# audacious i znikająca playlista

## cin0l

zaktualizowałem sobie audacious do najnowszej wersji, tj. media-sound/audacious-1.3.0_rc2..

i w czym problem.. lista utworow nie zachowuje sie po restarcie systemu, kiedy wylacze audaciousa i wlacze spowrotem, utwory w playliscie sa na miejscu, ale po restarcie systemu juz nie..

w czym moze leżeć problem?

----------

## Yatmai

W tym że audacious podobnie jak xmms przy zamykaniu zachowują listę utworów gdzieś w katalogu domowym, jeśli walniesz reset to nie zdąży zapisać  :Razz: 

----------

## cin0l

 *Art.root wrote:*   

> W tym że audacious podobnie jak xmms przy zamykaniu zachowują listę utworów gdzieś w katalogu domowym, jeśli walniesz reset to nie zdąży zapisać 

 

hmm.. tylko że ja resetuje kompa z poziomu menu w kde zawsze, nigdy twardy reset, poza tym, zawsze przed restartem wyłączam audacious, czyli powinna się zapisać przy zamknięciu aplikacji..
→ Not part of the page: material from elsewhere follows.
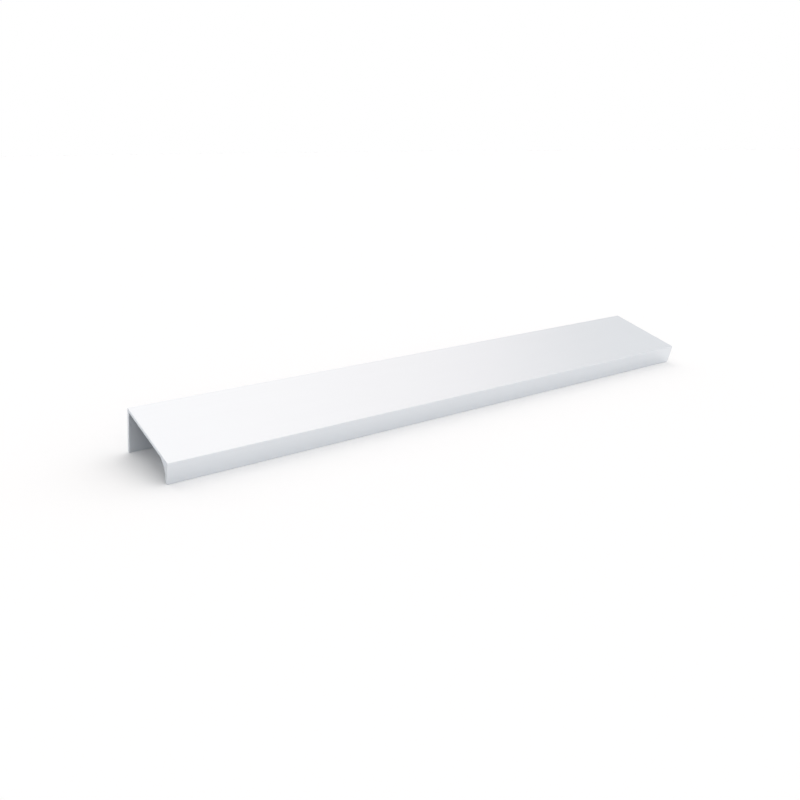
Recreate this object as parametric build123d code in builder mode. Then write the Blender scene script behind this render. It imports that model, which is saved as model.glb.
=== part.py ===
from build123d import *
import os
from math import atan2, cos, degrees, radians, sin

os.makedirs("parts", exist_ok=True)

# Edge pull: one length of extruded aluminium. A flat plate caps the edge of a door or drawer front,
# a leg behind the front is screwed to it, and a short lip in front of it is what the fingers hook.
# Sizes are in millimetres. The section is drawn with its plate flat: x runs back along the plate from
# the lip's outer face, and y runs up from the plate's top.

# Driving sizes of the profile
length = 320
plate_depth = 45.5
plate_wall = 1.6
leg_height = 23
leg_wall = 1.6
lip_height = 10.8
lip_wall = 1.8

# The finger curve runs from the plate's underside down to the lip's straight tip
tip_straight = 1.8
finger_radius = lip_height - plate_wall - tip_straight

# Rounding left by the die, and the saw's edge broken at both ends
edge_radius = 0.4
tip_radius = 0.7
root_radius = 0.3
end_break = 0.15

# Countersunk screw holes through the leg, in one row, evenly spaced
screw_count = 4
screw_end_distance = 16
screw_hole_diameter = 4
countersink_diameter = 6.6
countersink_angle = 90
screw_pitch = (length - 2 * screw_end_distance) / (screw_count - 1)
screw_drop = (plate_wall + leg_height) / 2

# The profile stands by itself on the leg's inner bottom corner and the lip's outer bottom corner,
# so its plate slopes down to the front
stand_angle = degrees(atan2(leg_height - lip_height, plate_depth - leg_wall))
slope = radians(stand_angle)
front_y = edge_radius * (cos(slope) + sin(slope) - 1)
back_y = (plate_depth - edge_radius) * cos(slope) + (leg_height - edge_radius) * sin(slope) + edge_radius
foot_z = edge_radius * sin(slope) - (lip_height - edge_radius) * cos(slope) - edge_radius

# The origin is on the floor, under the middle of the standing profile
section_plane = Plane(
    origin=(-length / 2, -(front_y + back_y) / 2, -foot_z),
    x_dir=(0, cos(slope), sin(slope)),
    z_dir=(1, 0, 0),
)
leg_plane = Plane(
    origin=section_plane.from_local_coords((plate_depth, -screw_drop, length / 2)),
    x_dir=(1, 0, 0),
    z_dir=(0, cos(slope), sin(slope)),
)


def corner(sketch, x, y):
    """The vertex of the section nearest to a place on it."""
    return sketch.vertices().sort_by_distance((x, y))[0]


with BuildPart() as pull_profile:
    with BuildSketch(section_plane) as section:
        Rectangle(plate_depth, plate_wall, align=(Align.MIN, Align.MAX))
        Rectangle(lip_wall, lip_height, align=(Align.MIN, Align.MAX))
        with Locations((plate_depth, 0)):
            Rectangle(leg_wall, leg_height, align=(Align.MAX, Align.MAX))
        # The finger curve, and the small fillet between the plate and the leg
        fillet(corner(section, lip_wall, -plate_wall), finger_radius)
        fillet(corner(section, plate_depth - leg_wall, -plate_wall), root_radius)
        # The lip's tip is rounder on the side that the fingers touch
        fillet(corner(section, lip_wall, -lip_height), tip_radius)
        outer_corners = [
            corner(section, 0, 0),
            corner(section, plate_depth, 0),
            corner(section, plate_depth, -leg_height),
            corner(section, plate_depth - leg_wall, -leg_height),
            corner(section, 0, -lip_height),
        ]
        fillet(outer_corners, edge_radius)
    extrude(amount=length)
    # Both sawn ends
    sawn_ends = pull_profile.faces().filter_by(Axis.X)
    chamfer(sawn_ends.edges(), end_break)
    # Screws go in from behind the leg
    with Locations(leg_plane):
        with GridLocations(screw_pitch, 1, screw_count, 1):
            CounterSinkHole(
                radius=screw_hole_diameter / 2,
                counter_sink_radius=countersink_diameter / 2,
                counter_sink_angle=countersink_angle,
                depth=2 * leg_wall,
            )

pull_profile.part.label = "pull_profile"
export_step(pull_profile.part, "parts/pull_profile.step")
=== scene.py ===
from math import atan2, cos, pi, radians, sin

import bmesh
import bpy
from bpy.props import FloatProperty, FloatVectorProperty, IntProperty, PointerProperty
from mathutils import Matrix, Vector


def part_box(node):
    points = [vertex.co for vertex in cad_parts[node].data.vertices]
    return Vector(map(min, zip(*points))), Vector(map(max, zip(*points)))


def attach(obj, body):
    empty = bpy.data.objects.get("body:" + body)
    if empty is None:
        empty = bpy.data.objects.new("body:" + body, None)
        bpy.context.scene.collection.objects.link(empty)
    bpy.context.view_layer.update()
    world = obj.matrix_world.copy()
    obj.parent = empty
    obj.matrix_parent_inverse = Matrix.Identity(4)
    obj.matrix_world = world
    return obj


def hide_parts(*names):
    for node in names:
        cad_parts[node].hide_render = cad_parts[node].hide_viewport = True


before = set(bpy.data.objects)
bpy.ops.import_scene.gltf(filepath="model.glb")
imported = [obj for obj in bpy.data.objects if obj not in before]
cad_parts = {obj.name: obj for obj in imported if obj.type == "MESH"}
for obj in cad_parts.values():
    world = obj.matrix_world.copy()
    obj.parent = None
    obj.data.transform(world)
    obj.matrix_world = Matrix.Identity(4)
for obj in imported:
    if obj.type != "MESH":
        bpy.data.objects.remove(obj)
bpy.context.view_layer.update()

bl_info = {
    "name": "Edge Pull",
    "version": (1, 0, 0),
    "blender": (4, 5, 0),
    "location": "3D View > Sidebar > Edge Pull",
    "description": "Models an extruded aluminium edge pull, its satin finish and a plain pale studio",
    "category": "Add Mesh",
}

NODE = "pull_profile"
CAD_LOW, CAD_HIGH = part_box(NODE)
MM = 0.001
# a face counts as square to an axis where more of its unit normal than this lies along it
SQUARE = 0.99


class EdgePullSizes(bpy.types.PropertyGroup):
    """Sizes of the extruded section, seen with its plate flat, and of its holes"""
    length: FloatProperty(
        name="Length", description="Length that the profile is sawn to",
        default=CAD_HIGH.x - CAD_LOW.x, unit="LENGTH")
    plate_depth: FloatProperty(
        name="Plate depth", description="From the lip's outer face to the leg's back face",
        default=45.5 * MM, unit="LENGTH")
    plate_wall: FloatProperty(
        name="Plate thickness", description="Thickness of the top plate", default=1.6 * MM, unit="LENGTH")
    leg_height: FloatProperty(
        name="Leg height", description="Outer height of the back leg", default=23 * MM, unit="LENGTH")
    leg_wall: FloatProperty(
        name="Leg thickness", description="Thickness of the back leg", default=1.6 * MM, unit="LENGTH")
    lip_height: FloatProperty(
        name="Lip height", description="Outer height of the front lip", default=10.8 * MM, unit="LENGTH")
    lip_wall: FloatProperty(
        name="Lip thickness", description="Thickness of the lip at its tip", default=1.8 * MM, unit="LENGTH")
    tip_straight: FloatProperty(
        name="Straight tip", description="Flat stretch of the lip below the finger curve",
        default=1.8 * MM, unit="LENGTH")
    edge_radius: FloatProperty(
        name="Edge radius", description="Rounding of the outer corners", default=0.4 * MM, unit="LENGTH")
    tip_radius: FloatProperty(
        name="Tip radius", description="Rounding of the lip's inner tip corner",
        default=0.7 * MM, unit="LENGTH")
    root_radius: FloatProperty(
        name="Root radius", description="Fillet between the plate and the leg",
        default=0.3 * MM, unit="LENGTH")
    end_break: FloatProperty(
        name="End break", description="Edge break at the sawn ends", default=0.15 * MM, unit="LENGTH")
    screw_count: IntProperty(name="Screws", description="Countersunk holes in the leg", default=4, min=1)
    screw_end_distance: FloatProperty(
        name="Screw end distance", description="From each end to the nearest hole",
        default=16 * MM, unit="LENGTH")
    screw_hole: FloatProperty(
        name="Screw hole", description="Diameter of a screw hole", default=4 * MM, unit="LENGTH")
    countersink: FloatProperty(
        name="Countersink", description="Diameter of a countersink, cut at 90 degrees",
        default=6.6 * MM, unit="LENGTH")


class EdgePullFinish(bpy.types.PropertyGroup):
    """Colours and surface of the aluminium"""
    metal: FloatVectorProperty(
        name="Metal", description="Colour of the satin anodised faces", subtype="COLOR", size=3,
        min=0, max=1, default=(0.778, 0.804, 0.833))
    sawn: FloatVectorProperty(
        name="Sawn metal", description="Colour of the sawn ends", subtype="COLOR", size=3,
        min=0, max=1, default=(0.778, 0.804, 0.833))
    roughness: FloatProperty(
        name="Roughness", description="Roughness of the satin faces", default=0.30, min=0, max=1,
        subtype="FACTOR")
    sawn_roughness: FloatProperty(
        name="Sawn roughness", description="Roughness of the sawn ends", default=0.74, min=0, max=1,
        subtype="FACTOR")
    streak: FloatProperty(
        name="Streaks", description="How far the die lines vary the tone", default=0.02, min=0, max=1,
        subtype="FACTOR")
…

no i poprzednia wersja czyli chyba 1.2.2 nie miała tego problemu  :Smile: 

----------

## BeteNoire

Zamaskuj 1.3. Mi ta wersja też odwala "cyry". Np. nie wczytuje starych skórek od XMMS/Winamp. Beznadzieja.

----------

## Yatmai

A mnie się coś zdaje, że ktoś wywalił obsługę mp3 z 1.3

----------

## totencham

 *BeteNoire wrote:*   

> Zamaskuj 1.3. Mi ta wersja też odwala "cyry". Np. nie wczytuje starych skórek od XMMS/Winamp. Beznadzieja.

 

*KLIK*

 *Art.root wrote:*   

> A mnie się coś zdaje, że ktoś wywalił obsługę mp3 z 1.3

 

*KLIK*

----------

## ukl

Pełne 1.3.0 działa już IMO poprawnie, nie występuje problem z playlistami...

----------

## BeteNoire

 *totencham wrote:*   

>  *BeteNoire wrote:*   Zamaskuj 1.3. Mi ta wersja też odwala "cyry". Np. nie wczytuje starych skórek od XMMS/Winamp. Beznadzieja. 
> 
> *KLIK*

 

Śmiem twierdzić, że to jest nonsens. Dlaczego user nie może mieć własnych skórek?

----------

## totencham

 *BeteNoire wrote:*   

>  *totencham wrote:*    *BeteNoire wrote:*   Zamaskuj 1.3. Mi ta wersja też odwala "cyry". Np. nie wczytuje starych skórek od XMMS/Winamp. Beznadzieja. 
> 
> *KLIK* 
> 
> Śmiem twierdzić, że to jest nonsens. Dlaczego user nie może mieć własnych skórek?

 

Nie rozumiem, w home jest przecież katalog .local, więc co stoi na przeszkodzie?

EDIT:

 *http://audacious-media-player.org/1.3_Release wrote:*   

> 
> 
> Audacious now supports the XDG BASEDIR standard.
> 
> 

 

IMO taka standaryzacja to dobry pomysł.

----------